Malgré les tentatives de médiation, les revendications des étudiants en médecine n’ont toujours pas trouvé d’échos favorables. Alors que le pays vise à renforcer son secteur médical pour faire face aux défis de demain, l'impasse actuelle menace la pérennité de l’ensemble du système.
Par M. Ait Ouaanna
305 jours après le début de leur mouvement de contestation, les futures blouses blanches continuent de déserter les amphis des Facultés de médecine du Royaume.
En dépit des multiples tentatives, les étudiants en médecine n’ont toujours pas réussi à faire valoir leurs revendications. Quelques jours après avoir refusé, à une majorité écrasante, la dernière offre ministérielle, la jugeant insuffisante et à mille lieues de leurs attentes, les grévistes se sont retournés vers le Médiateur du Royaume pour solliciter une prolongation de la médiation et davantage de clarté sur plusieurs points de discussion.
Dans une lettre adressée à l’institution dirigée par Mohamed Benalilou, la Commission nationale des étudiants en médecine, médecine dentaire et pharmacie a notamment pointé du doigt l’absence de clarté sur certains axes essentiels du dossier de réforme et le manque de participation active du ministère de la Santé, pourtant directement impliqué dans les questions de formation.
Par le biais de cette correspondance, les étudiants exigent une réunion technique avec les responsables pédagogiques du ministère de l’Enseignement supérieur pour clarifier les propositions, tout en insistant sur la participation du ministère de la Santé aux négociations.
Les futurs médecins revendiquent en outre la préservation des acquis convenus lors des précédents pourparlers, en plus de la prolongation du délai de médiation «pour aboutir à une solution durable et éviter de nouvelles perturbations».
Pour rappel, le 30 septembre dernier, le ministère de l'Enseignement supérieur, de la Recherche scientifique et de l'Innovation avait publié un communiqué détaillant une série de mesures visant à mettre fin à cette crise.
La tutelle a tout d’abord annoncé que les notes obtenues lors des récentes sessions de rattrapage seront valorisées de la même manière que celles des examens annuels.
Ainsi, les étudiants ayant obtenu une note nulle pourront compenser cette dernière avec les nouvelles évaluations.
Le ministère a également promis d'engager un dialogue avec les étudiants pour discuter de la réorganisation des études médicales, soulignant que des consultations auront lieu dans les facultés, avec la participation des représentants des étudiants, afin de mieux prendre en compte leurs propositions.
La tutelle a également indiqué que des initiatives seront mises en place pour renforcer les compétences des étudiants afin de mieux les préparer aux exigences du marché du travail.

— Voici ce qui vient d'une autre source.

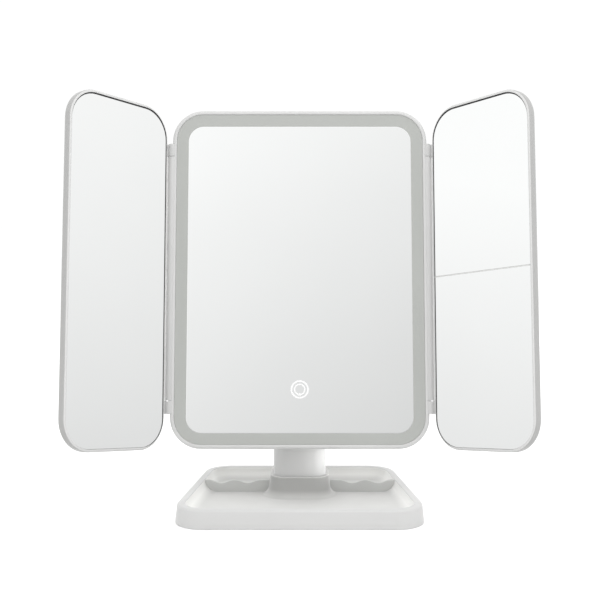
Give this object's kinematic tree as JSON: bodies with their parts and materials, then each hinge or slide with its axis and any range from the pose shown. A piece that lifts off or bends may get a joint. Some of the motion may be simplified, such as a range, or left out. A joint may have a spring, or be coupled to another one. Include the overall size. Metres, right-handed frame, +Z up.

De surcroît, le département Miraoui a annoncé l’instauration d’un système de communication pour recueillir les doléances et besoins des étudiants, en vue de prévenir de nouvelles tensions. Mais visiblement, ces dernières mesures annoncées par le ministère restent insuffisantes aux yeux des étudiants, qui poursuivent leur mouvement.
«Ces mesures restent incomplètes face à l’ampleur de nos revendications. Nous espérons que notre mouvement puisse aboutir à des solutions pérennes, non seulement pour nous, futurs médecins, mais aussi pour le système de santé marocain tout entier.

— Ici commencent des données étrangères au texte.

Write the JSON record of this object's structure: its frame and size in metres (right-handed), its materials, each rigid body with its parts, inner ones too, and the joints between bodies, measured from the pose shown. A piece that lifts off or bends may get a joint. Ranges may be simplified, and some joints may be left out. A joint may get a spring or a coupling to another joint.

Aujourd’hui, il est urgent de sortir de l’impasse et de garantir des conditions optimales de formation et d’insertion professionnelle. La santé publique ne peut se permettre de perdre encore du temps.
Chaque jour de retard fragilise davantage un système déjà sous pression. Nous appelons donc à un renforcement du dialogue entre toutes les parties prenantes, et à une véritable prise en compte des revendications légitimes que nous portons depuis plus de 10 mois.
Nous restons ouverts au dialogue et déterminés à défendre notre droit à une formation de qualité, pour le bien de tous», s’insurge Lamia, étudiante à la Faculté de médecine et de pharmacie de Fès.
La prolongation de cette crise accentue une situation d’ores et déjà critique, puisque le pays souffre d’un manque aigu de médecins.
En 2023, la Cour des comptes estimait que le Maroc avait besoin de 47.000 médecins supplémentaires, un déficit qui pourrait atteindre 53.000 d’ici 2035 si aucune mesure concrète n’est prise.
Le manque de personnel médical affecte directement la qualité des soins, en particulier dans les zones rurales, où l’accès aux services de santé est déjà très limité.
La situation devient d'autant plus critique avec le risque de voir des générations de futurs médecins retardées dans leur formation, ou pire, désengagées du secteur.